MATCH (a:Account)-[:HasIdentity]->
  (i:Identity)-[:HasSession]->
  (s:Session {mfa_authenticated: false})
  -[:RecordsEvent]->(e:Event)
  -[:OperatesOn]->(r:Resource)
WHERE id(a) = "Account[811596193553]"
RETURN r.resource_type AS resourceType, count(r) AS count

Gremlin:

g.V("Account[811596193553]").out("HasIdentity")
  .out("HasSession")
  .has("mfa_authenticated", false)
  .out('RecordsEvent').out('OperatesOn')
  .groupCount().by("resource_type")

Figure 5. PuppyGraph UI showing results that are not MFA authenticated.
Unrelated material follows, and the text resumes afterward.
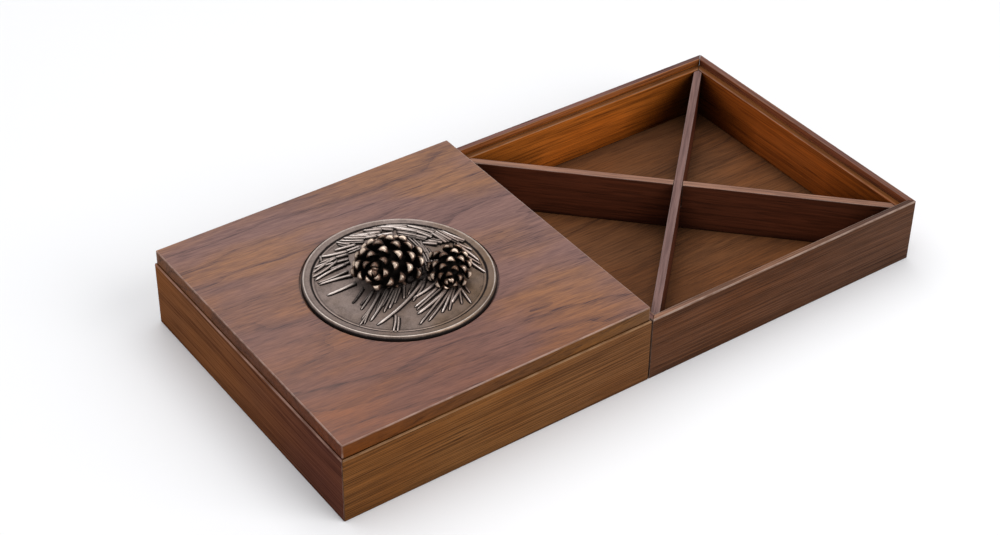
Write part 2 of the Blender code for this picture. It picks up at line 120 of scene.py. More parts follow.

We show those access paths in a graph.

Cypher:

MATCH path = (a:Account)-[:HasIdentity]->
  (i:Identity)-[:HasSession]->
  (s:Session {mfa_authenticated: false})
  -[:RecordsEvent]->(e:Event)
  -[:OperatesOn]->(r:Resource)
WHERE id(a) = "Account[811596193553]"
RETURN path

Gremlin:

g.V("Account[811596193553]").out("HasIdentity").out("HasSession").has("mfa_authenticated", false)
  .out('RecordsEvent').out('OperatesOn')
  .path()

Figure 6. Graph visualization in PuppyGraph UI.

Tear down the environment

When you’re done:

docker stop puppy

Your MongoDB data will persist in Atlas, so you can revisit or expand the graph model at any time.

Conclusion

Security data is rich with relationships, between users, sessions, resources, and actions. Modeling these connections explicitly makes it easier to understand what’s happening in your environment, especially when investigating incidents or searching for hidden risks.
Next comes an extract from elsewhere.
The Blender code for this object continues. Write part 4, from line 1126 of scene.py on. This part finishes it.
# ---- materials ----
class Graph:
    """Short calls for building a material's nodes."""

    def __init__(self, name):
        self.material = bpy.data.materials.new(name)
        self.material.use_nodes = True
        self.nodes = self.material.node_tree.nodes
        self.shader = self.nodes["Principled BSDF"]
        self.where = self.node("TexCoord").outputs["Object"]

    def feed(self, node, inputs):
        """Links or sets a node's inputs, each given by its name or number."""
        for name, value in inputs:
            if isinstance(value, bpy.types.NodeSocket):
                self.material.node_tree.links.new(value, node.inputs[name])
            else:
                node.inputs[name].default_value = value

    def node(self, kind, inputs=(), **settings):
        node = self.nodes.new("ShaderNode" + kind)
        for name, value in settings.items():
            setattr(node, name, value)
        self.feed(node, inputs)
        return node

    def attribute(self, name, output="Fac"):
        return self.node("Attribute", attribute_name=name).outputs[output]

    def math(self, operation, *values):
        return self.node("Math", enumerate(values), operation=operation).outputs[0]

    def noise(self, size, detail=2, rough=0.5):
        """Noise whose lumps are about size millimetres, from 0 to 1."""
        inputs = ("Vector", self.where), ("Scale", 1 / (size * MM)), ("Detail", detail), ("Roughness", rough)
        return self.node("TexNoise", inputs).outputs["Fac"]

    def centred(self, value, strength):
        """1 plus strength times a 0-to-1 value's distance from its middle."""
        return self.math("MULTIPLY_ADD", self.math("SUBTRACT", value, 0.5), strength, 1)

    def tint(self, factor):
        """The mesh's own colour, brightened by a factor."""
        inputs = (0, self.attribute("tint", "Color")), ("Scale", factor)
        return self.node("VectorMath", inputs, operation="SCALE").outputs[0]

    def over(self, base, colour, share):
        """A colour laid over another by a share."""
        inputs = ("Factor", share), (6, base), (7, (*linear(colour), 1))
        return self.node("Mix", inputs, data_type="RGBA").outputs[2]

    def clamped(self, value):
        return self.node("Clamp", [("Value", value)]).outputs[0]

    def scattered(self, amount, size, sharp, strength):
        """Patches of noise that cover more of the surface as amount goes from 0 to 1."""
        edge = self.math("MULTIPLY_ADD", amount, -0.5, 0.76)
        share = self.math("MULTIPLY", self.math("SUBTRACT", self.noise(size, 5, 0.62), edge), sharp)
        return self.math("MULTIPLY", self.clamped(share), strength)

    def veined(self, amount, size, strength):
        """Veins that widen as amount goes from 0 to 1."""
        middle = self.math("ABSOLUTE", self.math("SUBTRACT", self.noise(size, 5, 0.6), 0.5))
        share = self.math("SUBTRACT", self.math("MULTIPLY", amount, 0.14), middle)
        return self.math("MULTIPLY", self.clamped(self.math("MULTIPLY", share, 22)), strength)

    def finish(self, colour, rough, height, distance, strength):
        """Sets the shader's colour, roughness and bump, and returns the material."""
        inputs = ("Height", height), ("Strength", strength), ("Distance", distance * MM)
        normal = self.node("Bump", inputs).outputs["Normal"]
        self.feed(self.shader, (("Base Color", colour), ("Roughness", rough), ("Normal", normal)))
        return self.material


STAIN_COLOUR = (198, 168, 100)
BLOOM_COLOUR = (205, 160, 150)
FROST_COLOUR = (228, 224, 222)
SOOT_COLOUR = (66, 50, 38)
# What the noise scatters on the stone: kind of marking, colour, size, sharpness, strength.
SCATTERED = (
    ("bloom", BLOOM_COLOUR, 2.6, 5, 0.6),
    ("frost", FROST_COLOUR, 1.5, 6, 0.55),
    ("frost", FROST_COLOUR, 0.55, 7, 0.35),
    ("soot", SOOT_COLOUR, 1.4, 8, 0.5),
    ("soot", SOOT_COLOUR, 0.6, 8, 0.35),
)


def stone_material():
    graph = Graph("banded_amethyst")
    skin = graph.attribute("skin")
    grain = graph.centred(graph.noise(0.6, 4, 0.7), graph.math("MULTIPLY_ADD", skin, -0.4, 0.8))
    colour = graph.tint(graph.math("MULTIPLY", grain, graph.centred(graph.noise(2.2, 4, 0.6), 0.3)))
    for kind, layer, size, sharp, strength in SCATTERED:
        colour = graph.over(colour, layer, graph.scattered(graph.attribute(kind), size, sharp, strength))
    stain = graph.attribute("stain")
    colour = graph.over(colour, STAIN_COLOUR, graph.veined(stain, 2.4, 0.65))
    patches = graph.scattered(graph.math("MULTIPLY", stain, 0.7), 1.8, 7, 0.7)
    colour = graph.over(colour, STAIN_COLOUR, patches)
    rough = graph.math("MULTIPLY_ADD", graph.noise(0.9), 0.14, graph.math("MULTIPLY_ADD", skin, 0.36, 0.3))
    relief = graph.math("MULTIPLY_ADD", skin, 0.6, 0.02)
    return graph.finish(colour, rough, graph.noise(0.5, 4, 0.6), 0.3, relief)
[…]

By combining MongoDB Atlas and PuppyGraph, teams can analyze those relationships in real time without moving data or maintaining a separate graph database. MongoDB provides the flexibility and scalability to store complex, evolving security logs like AWS CloudTrail, while PuppyGraph adds a native graph layer for exploring that data as connected paths and patterns.

In this post, we walked through how to import real-world audit logs, define a graph schema, and investigate access activity using graph queries. With just a few steps, you can transform a log collection into an interactive graph that reveals how activity flows across your cloud infrastructure.